» EXCERPTED DATA:

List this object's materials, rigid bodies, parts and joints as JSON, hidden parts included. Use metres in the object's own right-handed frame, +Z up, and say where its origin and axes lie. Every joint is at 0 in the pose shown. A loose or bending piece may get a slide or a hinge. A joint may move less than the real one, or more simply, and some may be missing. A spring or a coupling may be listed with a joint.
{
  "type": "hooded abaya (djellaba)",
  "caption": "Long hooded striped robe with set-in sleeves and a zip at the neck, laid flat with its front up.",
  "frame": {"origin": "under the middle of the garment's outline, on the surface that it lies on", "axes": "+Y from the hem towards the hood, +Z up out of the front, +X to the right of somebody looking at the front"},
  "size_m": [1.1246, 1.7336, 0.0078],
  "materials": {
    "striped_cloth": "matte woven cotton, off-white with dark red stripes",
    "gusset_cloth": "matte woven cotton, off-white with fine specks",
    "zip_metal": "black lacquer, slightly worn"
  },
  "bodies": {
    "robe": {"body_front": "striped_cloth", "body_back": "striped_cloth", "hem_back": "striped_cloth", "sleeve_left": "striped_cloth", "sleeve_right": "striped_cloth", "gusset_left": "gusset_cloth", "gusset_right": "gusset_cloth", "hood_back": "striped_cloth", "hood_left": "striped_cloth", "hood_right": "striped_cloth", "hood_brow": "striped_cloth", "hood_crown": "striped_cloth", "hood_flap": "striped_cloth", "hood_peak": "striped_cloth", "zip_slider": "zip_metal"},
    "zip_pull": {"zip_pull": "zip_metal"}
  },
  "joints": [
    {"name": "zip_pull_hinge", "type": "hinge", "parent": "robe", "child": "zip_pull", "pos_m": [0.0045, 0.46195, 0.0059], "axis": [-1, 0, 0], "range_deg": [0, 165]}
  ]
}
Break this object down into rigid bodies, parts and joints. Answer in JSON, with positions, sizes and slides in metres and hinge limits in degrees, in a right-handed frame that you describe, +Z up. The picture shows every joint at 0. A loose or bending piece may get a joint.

» PROBLEM TO SOLVE: Reproduce the entries above exactly.

» OUTPUT OF THE EXERCISE:
List this object's materials, rigid bodies, parts and joints as JSON, hidden parts included. Use metres in the object's own right-handed frame, +Z up, and say where its origin and axes lie. Every joint is at 0 in the pose shown. A loose or bending piece may get a slide or a hinge. A joint may move less than the real one, or more simply, and some may be missing. A spring or a coupling may be listed with a joint.
{
  "type": "hooded abaya (djellaba)",
  "caption": "Long hooded striped robe with set-in sleeves and a zip at the neck, laid flat with its front up.",
  "frame": {"origin": "under the middle of the garment's outline, on the surface that it lies on", "axes": "+Y from the hem towards the hood, +Z up out of the front, +X to the right of somebody looking at the front"},
  "size_m": [1.1246, 1.7336, 0.0078],
  "materials": {
    "striped_cloth": "matte woven cotton, off-white with dark red stripes",
    "gusset_cloth": "matte woven cotton, off-white with fine specks",
    "zip_metal": "black lacquer, slightly worn"
  },
  "bodies": {
    "robe": {"body_front": "striped_cloth", "body_back": "striped_cloth", "hem_back": "striped_cloth", "sleeve_left": "striped_cloth", "sleeve_right": "striped_cloth", "gusset_left": "gusset_cloth", "gusset_right": "gusset_cloth", "hood_back": "striped_cloth", "hood_left": "striped_cloth", "hood_right": "striped_cloth", "hood_brow": "striped_cloth", "hood_crown": "striped_cloth", "hood_flap": "striped_cloth", "hood_peak": "striped_cloth", "zip_slider": "zip_metal"},
    "zip_pull": {"zip_pull": "zip_metal"}
  },
  "joints": [
    {"name": "zip_pull_hinge", "type": "hinge", "parent": "robe", "child": "zip_pull", "pos_m": [0.0045, 0.46195, 0.0059], "axis": [-1, 0, 0], "range_deg": [0, 165]}
  ]
}
Break this object down into rigid bodies, parts and joints. Answer in JSON, with positions, sizes and slides in metres and hinge limits in degrees, in a right-handed frame that you describe, +Z up. The picture shows every joint at 0. A loose or bending piece may get a joint.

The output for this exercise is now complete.